W+M: Wer müsste die Initiative zu solchen Zeitreise-Projekten ergreifen?
Thomas Strobel: Initiatoren für solche Zukunftsprojekte können nur Menschen sein, die Interesse daran haben, dass Zukunft nicht passiert, sondern dass Zukunft vorausschauend gestaltet wird. Diese Menschen müssen bereit sein, für ein gemeinsam entwickeltes, erfolgversprechendes Zukunftsbild eine schlüssige Strategie zu erarbeiten, die dann in einem Umsetzungsplan beschrieben und verfolgt wird. Idealerweise können solche Menschen mit Verantwortung und Budget auch wichtige Schritte als Initialzündung für die Ernsthaftigkeit des Plans auf den Weg bringen. Ostdeutschland könnte auf dieser Basis europaweit, um mal ganz bescheiden zu bleiben, die erste große Wirtschaftsregion mit einer Zukunftslandkarte werden.

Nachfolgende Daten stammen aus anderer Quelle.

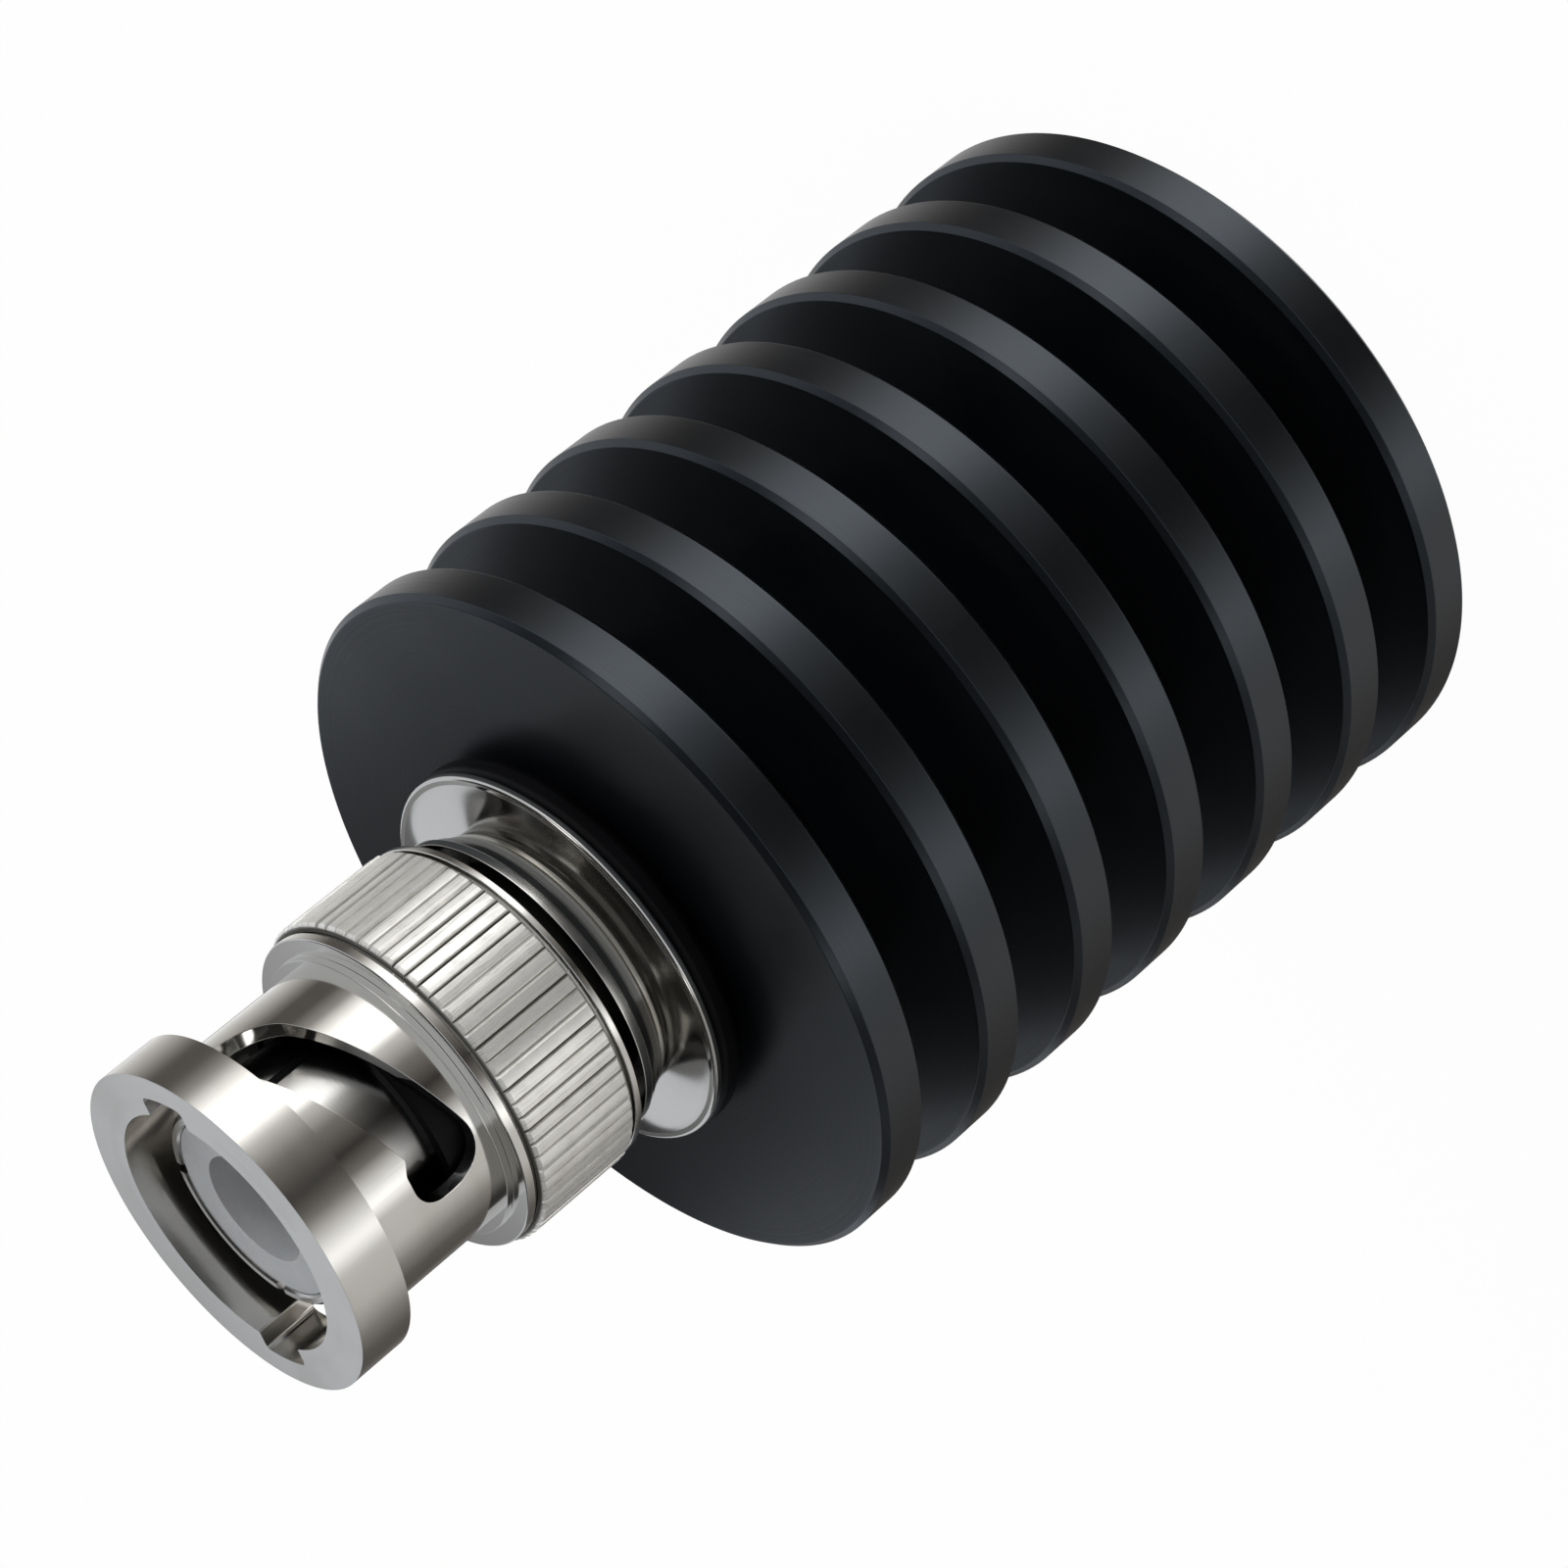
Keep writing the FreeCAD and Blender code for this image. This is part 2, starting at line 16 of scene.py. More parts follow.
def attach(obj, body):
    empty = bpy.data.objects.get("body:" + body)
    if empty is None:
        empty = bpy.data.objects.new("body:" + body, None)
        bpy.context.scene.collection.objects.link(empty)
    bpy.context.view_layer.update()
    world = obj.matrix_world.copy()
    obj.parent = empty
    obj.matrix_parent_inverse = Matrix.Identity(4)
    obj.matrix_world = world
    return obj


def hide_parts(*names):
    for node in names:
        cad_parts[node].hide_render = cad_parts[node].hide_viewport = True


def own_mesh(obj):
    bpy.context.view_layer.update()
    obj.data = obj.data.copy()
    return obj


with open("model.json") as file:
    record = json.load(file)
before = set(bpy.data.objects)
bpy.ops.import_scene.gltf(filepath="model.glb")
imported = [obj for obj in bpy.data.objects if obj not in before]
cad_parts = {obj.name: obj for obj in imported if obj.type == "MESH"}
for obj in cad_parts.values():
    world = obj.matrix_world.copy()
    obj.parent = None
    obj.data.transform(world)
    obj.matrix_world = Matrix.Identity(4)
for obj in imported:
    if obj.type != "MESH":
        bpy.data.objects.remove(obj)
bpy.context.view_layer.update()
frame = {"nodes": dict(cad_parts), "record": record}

Triple = tuple[float, float, float]
Pair = tuple[float, float]
Shell = bmesh.types.BMesh
Vert = bmesh.types.BMVert
Edge = bmesh.types.BMEdge
Material = bpy.types.Material
MM = 0.001
FULL_TURN = 2 * math.pi
Z_AXIS = (0.0, 0.0, 1.0)
ORIGIN = (0.0, 0.0, 0.0)
WHITE = (1.0, 1.0, 1.0, 1.0)
DARK_WARMTH = 0.93
WARM_BELOW = 0.3
LEAST_ROUGHNESS = 0.04
GLOSS_ONLY = ("camera", "diffuse", "transmission", "shadow")
log = logging.getLogger("coaxial_terminator")


class Body(str, Enum):
    """The bodies that the new pieces ride on."""

    HOUSING = "terminator_body"
    NUT = "nut"


class Slot(str, Enum):
    """The record's material slots."""

    ANODISED = "black_anodised"
    RUBBER = "black_rubber"
    NICKEL = "nickel_plate"
    CONTACT = "contact_plate"
    DIELECTRIC = "white_dielectric"
    GOLD = "gold_plate"
    SPRING = "spring_steel"
    FILM = "ceramic_film"
    TIN = "tin_plate"


# Shader graphs


def math_node(operation: str, value_last: bool = False) -> Callable[..., "Value"]:
    """Makes a method that adds one Math node on its value and other values or numbers."""

    def method(self: "Value", *others: object) -> "Value":
        """Adds the node."""
        operands = (*others, self) if value_last else (self, *others)
        return self.graph.add("ShaderNodeMath", {"operation": operation}, dict(enumerate(operands)))

    return method


class Value:
    """One shader output. Arithmetic on it adds Math nodes."""

    def __init__(self, graph: "Graph", socket: bpy.types.NodeSocket) -> None:
        """Wraps one output socket of a graph."""
        self.graph = graph
        self.socket = socket

    __add__ = __radd__ = math_node("ADD")
    __sub__ = math_node("SUBTRACT")
    __rsub__ = math_node("SUBTRACT", value_last=True)
    __mul__ = __rmul__ = math_node("MULTIPLY")
    __truediv__ = math_node("DIVIDE")
    __pow__ = math_node("POWER")
    largest = math_node("MAXIMUM")
    smallest = math_node("MINIMUM")
    angle_to = math_node("ARCTAN2")
    fract = math_node("FRACT")
    size = math_node("ABSOLUTE")
    arcsine = math_node("ARCSINE")

    def window(self, low: float, high: float, soft: float) -> "Value":
        """One between low and high, and zero outside, with soft edges."""
        return self.ramp(low - soft, low + soft) * (1.0 - self.ramp(high - soft, high + soft))

    def ramp(self, low: float, high: float) -> "Value":
        """Zero below low, one above high and smooth between."""
        settings = {"interpolation_type": "SMOOTHSTEP"}
        return self.graph.add("ShaderNodeMapRange", settings, {0: self, 1: low, 2: high, 3: 0.0, 4: 1.0})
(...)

In der Praxis bedeutet das: Der Gestaltungswille und die Energie dieser Menschen ist wichtiger als ihre aktuelle Tätigkeit in Politik, Wirtschaft oder anderen Organisationen. Allerdings ist es von Vorteil, wenn diese Initiatoren auch natürliche Netzwerker sind, die andere für ihre Ideen begeistern und mit Enthusiasmus anstecken können.
Vita: Thomas Strobel ist Geschäftsführer der FENWIS GmbH (www.fenwis.de) mit Sitz in Gauting. Als Dipl.-Ing. für Maschinenwesen gilt der 56-Jährige auf Grund seiner beruflichen Vita mit Stationen u. a. in branchenübergreifenden Strategie- und Planungsteams sowie im Innovationsmanagement als besonders industrienah.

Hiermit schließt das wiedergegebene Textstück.